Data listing
________________

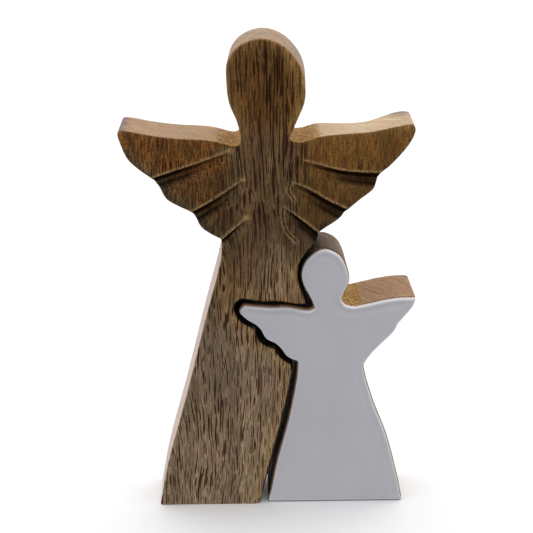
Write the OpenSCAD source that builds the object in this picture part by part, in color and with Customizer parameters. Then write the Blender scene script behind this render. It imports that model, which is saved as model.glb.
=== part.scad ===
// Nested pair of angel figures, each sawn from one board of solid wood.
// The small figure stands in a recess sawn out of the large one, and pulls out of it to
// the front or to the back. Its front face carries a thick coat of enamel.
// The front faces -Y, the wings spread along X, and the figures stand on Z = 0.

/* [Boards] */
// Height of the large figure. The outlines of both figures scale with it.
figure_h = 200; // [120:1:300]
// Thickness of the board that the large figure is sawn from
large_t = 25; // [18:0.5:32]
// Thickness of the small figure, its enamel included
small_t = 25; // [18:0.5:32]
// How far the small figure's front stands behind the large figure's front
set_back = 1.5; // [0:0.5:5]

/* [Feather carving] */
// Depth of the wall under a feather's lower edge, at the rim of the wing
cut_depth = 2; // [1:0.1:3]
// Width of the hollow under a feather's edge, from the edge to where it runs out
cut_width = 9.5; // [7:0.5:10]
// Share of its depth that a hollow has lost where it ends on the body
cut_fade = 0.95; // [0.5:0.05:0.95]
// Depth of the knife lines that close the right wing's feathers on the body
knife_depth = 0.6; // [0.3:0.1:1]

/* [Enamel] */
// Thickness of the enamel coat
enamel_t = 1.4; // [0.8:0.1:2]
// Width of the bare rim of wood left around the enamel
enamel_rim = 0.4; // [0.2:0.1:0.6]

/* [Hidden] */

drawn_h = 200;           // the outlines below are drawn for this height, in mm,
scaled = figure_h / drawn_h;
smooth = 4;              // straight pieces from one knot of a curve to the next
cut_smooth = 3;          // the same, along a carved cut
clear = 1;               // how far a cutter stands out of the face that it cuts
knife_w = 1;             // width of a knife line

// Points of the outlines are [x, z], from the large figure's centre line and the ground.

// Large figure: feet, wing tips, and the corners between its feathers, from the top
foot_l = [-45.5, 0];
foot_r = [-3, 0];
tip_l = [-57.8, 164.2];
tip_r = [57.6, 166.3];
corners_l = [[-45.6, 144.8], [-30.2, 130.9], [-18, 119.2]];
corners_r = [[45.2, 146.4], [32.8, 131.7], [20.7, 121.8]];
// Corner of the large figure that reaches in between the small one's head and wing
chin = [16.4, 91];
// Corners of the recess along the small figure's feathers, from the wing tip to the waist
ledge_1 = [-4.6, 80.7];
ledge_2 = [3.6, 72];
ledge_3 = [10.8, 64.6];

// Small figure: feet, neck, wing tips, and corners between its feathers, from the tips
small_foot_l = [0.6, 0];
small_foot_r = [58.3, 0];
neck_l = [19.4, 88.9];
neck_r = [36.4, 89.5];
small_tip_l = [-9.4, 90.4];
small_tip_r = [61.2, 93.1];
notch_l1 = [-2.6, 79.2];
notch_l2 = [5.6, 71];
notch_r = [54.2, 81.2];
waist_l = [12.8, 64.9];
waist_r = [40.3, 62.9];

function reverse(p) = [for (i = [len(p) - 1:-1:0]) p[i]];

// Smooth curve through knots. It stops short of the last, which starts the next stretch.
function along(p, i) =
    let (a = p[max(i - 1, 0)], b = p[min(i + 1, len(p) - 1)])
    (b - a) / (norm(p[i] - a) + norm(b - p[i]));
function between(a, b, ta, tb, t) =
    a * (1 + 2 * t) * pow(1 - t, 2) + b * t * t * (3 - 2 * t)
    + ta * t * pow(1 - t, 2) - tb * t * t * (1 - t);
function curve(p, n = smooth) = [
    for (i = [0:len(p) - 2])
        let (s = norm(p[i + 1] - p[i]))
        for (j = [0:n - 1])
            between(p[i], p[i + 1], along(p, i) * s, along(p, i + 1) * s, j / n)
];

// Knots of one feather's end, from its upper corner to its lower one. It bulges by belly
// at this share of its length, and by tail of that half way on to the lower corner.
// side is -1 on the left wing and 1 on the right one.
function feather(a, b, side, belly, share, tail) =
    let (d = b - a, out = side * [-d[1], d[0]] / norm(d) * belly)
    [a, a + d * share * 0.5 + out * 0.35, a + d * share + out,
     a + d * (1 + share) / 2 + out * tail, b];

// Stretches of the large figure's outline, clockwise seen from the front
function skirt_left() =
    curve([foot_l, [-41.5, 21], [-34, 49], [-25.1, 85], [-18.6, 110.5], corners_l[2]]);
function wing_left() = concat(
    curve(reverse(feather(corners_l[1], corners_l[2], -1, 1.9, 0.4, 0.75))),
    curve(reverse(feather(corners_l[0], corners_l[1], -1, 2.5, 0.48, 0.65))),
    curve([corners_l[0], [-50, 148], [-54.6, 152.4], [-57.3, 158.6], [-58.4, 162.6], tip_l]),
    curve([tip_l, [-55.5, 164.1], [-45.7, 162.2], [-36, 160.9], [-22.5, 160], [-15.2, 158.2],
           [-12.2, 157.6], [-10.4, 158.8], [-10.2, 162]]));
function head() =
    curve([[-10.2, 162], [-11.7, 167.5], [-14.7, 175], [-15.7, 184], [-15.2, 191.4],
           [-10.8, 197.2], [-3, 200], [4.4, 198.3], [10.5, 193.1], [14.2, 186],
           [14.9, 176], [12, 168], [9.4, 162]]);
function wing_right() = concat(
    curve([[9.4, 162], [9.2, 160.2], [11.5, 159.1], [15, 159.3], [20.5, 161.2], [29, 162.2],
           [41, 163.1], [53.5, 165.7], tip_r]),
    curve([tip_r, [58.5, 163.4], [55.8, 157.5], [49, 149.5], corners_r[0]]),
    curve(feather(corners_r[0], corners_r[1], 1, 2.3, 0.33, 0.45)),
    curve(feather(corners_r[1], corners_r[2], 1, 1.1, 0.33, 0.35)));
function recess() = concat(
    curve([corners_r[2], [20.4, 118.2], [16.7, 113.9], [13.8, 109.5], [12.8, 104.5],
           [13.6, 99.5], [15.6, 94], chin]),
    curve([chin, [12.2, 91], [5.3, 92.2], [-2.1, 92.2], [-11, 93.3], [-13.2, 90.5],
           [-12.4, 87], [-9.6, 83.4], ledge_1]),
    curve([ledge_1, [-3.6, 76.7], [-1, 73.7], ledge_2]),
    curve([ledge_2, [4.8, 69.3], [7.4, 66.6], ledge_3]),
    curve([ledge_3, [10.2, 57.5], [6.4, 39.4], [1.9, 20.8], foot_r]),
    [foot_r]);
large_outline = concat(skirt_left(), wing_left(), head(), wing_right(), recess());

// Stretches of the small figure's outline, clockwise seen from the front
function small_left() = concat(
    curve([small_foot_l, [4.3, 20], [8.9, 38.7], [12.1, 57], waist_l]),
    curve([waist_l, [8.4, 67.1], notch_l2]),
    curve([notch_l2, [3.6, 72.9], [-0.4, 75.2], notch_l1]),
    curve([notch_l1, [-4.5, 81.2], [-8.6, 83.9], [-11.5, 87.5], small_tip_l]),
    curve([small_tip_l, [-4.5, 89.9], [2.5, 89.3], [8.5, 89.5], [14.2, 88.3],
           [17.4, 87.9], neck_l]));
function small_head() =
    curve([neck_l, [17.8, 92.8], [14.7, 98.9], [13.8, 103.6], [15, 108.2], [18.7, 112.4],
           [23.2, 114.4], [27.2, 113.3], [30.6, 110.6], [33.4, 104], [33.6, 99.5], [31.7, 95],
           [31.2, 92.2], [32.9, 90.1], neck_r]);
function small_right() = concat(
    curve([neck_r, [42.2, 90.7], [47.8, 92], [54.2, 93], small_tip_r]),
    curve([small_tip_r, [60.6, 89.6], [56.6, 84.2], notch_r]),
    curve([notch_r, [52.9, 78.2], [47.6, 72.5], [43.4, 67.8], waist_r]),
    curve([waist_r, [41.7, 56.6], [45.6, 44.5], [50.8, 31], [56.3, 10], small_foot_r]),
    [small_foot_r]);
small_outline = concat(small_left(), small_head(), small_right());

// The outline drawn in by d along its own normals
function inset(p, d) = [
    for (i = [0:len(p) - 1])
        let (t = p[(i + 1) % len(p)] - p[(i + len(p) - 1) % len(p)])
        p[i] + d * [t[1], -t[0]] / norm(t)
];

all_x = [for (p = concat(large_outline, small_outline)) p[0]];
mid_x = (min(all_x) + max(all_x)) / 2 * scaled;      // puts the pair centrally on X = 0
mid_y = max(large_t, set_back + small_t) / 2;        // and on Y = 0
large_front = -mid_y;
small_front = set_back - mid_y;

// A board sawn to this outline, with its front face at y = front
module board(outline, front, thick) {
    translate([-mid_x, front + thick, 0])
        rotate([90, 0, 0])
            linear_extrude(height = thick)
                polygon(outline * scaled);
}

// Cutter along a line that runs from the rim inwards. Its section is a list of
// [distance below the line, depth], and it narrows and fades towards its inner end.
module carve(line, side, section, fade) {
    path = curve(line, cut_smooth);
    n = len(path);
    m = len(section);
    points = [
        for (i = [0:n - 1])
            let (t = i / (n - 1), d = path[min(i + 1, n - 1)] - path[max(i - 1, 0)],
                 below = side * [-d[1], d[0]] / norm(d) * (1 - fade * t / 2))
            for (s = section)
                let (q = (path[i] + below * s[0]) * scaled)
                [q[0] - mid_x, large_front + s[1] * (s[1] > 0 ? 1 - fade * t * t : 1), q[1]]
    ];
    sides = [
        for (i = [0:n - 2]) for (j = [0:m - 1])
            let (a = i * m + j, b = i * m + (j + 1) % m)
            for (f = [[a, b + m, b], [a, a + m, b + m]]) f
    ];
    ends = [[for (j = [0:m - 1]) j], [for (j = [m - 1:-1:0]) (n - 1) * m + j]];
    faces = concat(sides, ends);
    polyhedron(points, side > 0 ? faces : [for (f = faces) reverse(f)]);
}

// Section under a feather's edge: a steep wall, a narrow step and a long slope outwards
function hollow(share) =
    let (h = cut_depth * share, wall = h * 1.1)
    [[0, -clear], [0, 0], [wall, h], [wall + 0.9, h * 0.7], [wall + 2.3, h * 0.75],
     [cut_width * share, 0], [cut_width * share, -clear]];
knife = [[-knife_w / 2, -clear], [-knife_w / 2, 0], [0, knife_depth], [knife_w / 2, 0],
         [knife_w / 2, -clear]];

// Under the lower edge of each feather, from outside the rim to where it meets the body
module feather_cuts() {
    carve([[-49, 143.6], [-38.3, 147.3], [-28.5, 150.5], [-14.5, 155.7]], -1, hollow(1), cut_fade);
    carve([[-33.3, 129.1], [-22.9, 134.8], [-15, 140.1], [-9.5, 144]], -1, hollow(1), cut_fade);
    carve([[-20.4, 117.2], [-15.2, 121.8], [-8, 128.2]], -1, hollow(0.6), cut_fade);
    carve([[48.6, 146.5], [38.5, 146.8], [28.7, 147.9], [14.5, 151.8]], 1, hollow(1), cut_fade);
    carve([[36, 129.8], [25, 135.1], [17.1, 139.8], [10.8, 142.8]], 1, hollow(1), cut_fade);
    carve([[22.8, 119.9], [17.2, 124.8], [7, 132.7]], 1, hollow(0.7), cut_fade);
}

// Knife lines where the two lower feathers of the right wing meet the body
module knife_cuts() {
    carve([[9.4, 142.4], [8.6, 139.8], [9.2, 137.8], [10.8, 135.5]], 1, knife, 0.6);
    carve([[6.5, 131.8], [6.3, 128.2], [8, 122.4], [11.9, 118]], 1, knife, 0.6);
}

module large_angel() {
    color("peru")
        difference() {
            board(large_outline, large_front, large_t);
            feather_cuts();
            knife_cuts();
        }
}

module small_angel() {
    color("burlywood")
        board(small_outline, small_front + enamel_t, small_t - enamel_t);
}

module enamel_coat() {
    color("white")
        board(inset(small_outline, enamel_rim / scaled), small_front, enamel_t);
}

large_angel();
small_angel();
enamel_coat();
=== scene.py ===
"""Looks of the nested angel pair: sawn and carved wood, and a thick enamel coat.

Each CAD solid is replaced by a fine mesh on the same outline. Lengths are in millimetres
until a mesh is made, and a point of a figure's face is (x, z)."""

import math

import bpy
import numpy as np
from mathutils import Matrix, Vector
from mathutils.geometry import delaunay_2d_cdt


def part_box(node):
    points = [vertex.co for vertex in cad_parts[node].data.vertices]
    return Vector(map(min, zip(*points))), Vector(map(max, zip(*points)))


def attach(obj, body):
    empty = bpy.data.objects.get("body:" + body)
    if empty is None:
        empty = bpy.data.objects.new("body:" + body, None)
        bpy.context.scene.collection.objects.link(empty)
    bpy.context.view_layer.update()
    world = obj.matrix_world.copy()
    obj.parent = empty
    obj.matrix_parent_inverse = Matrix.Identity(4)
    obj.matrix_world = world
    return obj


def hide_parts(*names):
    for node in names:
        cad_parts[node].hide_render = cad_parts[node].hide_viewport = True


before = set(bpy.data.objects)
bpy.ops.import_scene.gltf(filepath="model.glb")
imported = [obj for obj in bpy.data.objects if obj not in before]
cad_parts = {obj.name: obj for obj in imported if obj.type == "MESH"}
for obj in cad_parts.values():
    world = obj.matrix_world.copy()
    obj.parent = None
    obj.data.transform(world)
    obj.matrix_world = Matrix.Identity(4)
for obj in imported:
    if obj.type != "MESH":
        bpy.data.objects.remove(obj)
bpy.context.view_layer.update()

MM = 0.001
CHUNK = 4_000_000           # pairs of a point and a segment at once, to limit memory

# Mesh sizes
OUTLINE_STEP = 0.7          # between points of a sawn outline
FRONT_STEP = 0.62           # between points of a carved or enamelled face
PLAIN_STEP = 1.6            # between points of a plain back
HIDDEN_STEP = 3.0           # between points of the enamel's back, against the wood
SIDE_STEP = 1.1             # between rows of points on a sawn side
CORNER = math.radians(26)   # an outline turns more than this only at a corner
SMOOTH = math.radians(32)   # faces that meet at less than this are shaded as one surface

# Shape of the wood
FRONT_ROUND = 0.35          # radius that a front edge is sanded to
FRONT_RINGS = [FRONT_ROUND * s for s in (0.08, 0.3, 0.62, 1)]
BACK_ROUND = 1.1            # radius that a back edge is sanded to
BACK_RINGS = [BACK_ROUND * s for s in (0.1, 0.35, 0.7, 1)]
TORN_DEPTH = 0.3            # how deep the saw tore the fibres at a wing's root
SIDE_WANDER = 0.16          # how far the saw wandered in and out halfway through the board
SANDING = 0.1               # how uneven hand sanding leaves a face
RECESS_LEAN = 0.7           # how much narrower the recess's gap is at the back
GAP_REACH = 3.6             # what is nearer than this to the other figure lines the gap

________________

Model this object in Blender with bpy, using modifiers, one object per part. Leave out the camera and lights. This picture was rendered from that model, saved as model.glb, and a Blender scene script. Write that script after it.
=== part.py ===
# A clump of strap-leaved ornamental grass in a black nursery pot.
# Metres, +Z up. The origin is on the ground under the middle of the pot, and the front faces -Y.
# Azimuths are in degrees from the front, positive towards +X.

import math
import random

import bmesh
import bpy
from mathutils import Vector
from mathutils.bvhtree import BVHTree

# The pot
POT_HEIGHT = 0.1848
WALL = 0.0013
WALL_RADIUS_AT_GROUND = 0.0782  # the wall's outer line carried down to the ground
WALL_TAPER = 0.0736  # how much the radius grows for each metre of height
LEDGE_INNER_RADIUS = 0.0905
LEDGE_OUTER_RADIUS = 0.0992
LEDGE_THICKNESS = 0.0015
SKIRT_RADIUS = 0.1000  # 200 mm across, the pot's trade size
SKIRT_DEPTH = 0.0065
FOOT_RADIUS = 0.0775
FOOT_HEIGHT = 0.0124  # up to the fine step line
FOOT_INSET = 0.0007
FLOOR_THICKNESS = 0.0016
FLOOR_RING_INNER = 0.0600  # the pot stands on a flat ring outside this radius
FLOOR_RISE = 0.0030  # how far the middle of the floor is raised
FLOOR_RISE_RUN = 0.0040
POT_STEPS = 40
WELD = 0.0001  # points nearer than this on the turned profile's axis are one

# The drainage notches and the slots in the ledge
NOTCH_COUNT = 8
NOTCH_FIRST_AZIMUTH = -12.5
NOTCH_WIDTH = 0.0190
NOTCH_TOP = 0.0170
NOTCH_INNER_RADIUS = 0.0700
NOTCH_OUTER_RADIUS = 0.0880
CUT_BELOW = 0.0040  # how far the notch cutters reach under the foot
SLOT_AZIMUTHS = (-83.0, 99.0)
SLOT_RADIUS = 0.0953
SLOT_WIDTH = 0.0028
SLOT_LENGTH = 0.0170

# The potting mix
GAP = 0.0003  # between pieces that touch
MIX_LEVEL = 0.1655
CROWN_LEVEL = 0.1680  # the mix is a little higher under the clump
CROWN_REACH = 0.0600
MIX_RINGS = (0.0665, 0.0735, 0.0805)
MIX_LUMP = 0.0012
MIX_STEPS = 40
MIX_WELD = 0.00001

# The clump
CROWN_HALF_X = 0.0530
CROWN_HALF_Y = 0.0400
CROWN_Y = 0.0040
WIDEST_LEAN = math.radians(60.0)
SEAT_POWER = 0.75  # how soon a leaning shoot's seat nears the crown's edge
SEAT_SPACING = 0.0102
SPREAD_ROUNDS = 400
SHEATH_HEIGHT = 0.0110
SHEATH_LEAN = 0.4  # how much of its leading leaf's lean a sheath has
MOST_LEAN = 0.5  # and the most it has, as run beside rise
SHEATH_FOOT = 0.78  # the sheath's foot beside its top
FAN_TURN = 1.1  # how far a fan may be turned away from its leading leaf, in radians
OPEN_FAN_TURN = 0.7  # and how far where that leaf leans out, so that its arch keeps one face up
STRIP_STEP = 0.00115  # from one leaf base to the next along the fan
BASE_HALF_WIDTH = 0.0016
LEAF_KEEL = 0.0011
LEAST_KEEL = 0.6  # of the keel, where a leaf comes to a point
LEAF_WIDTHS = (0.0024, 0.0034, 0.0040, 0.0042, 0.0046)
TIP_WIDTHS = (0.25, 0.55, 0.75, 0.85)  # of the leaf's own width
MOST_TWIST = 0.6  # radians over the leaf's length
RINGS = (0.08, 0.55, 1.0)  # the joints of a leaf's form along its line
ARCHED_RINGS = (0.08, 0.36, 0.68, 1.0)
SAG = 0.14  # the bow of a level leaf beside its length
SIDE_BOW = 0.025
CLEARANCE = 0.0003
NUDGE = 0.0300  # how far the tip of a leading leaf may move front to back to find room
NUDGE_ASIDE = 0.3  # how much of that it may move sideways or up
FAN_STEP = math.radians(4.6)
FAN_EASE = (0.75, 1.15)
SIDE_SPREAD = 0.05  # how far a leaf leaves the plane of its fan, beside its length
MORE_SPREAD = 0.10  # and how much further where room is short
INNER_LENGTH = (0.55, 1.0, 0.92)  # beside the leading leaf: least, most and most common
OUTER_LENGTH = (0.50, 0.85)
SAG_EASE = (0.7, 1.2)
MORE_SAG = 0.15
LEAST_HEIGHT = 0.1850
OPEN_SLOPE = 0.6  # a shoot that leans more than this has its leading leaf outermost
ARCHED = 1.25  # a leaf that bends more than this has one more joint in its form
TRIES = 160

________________

### Problem requirements
Solely the line containing "meet the body", the line containing "cad_parts[node].hide_render = cad_parts[node].hide_viewport", and the lines between them are to be given again, exactly as written.

### Written reply
// Knife lines where the two lower feathers of the right wing meet the body
module knife_cuts() {
    carve([[9.4, 142.4], [8.6, 139.8], [9.2, 137.8], [10.8, 135.5]], 1, knife, 0.6);
    carve([[6.5, 131.8], [6.3, 128.2], [8, 122.4], [11.9, 118]], 1, knife, 0.6);
}

module large_angel() {
    color("peru")
        difference() {
            board(large_outline, large_front, large_t);
            feather_cuts();
            knife_cuts();
        }
}

module small_angel() {
    color("burlywood")
        board(small_outline, small_front + enamel_t, small_t - enamel_t);
}

module enamel_coat() {
    color("white")
        board(inset(small_outline, enamel_rim / scaled), small_front, enamel_t);
}

large_angel();
small_angel();
enamel_coat();
=== scene.py ===
"""Looks of the nested angel pair: sawn and carved wood, and a thick enamel coat.

Each CAD solid is replaced by a fine mesh on the same outline. Lengths are in millimetres
until a mesh is made, and a point of a figure's face is (x, z)."""

import math

import bpy
import numpy as np
from mathutils import Matrix, Vector
from mathutils.geometry import delaunay_2d_cdt


def part_box(node):
    points = [vertex.co for vertex in cad_parts[node].data.vertices]
    return Vector(map(min, zip(*points))), Vector(map(max, zip(*points)))


def attach(obj, body):
    empty = bpy.data.objects.get("body:" + body)
    if empty is None:
        empty = bpy.data.objects.new("body:" + body, None)
        bpy.context.scene.collection.objects.link(empty)
    bpy.context.view_layer.update()
    world = obj.matrix_world.copy()
    obj.parent = empty
    obj.matrix_parent_inverse = Matrix.Identity(4)
    obj.matrix_world = world
    return obj


def hide_parts(*names):
    for node in names:
        cad_parts[node].hide_render = cad_parts[node].hide_viewport = True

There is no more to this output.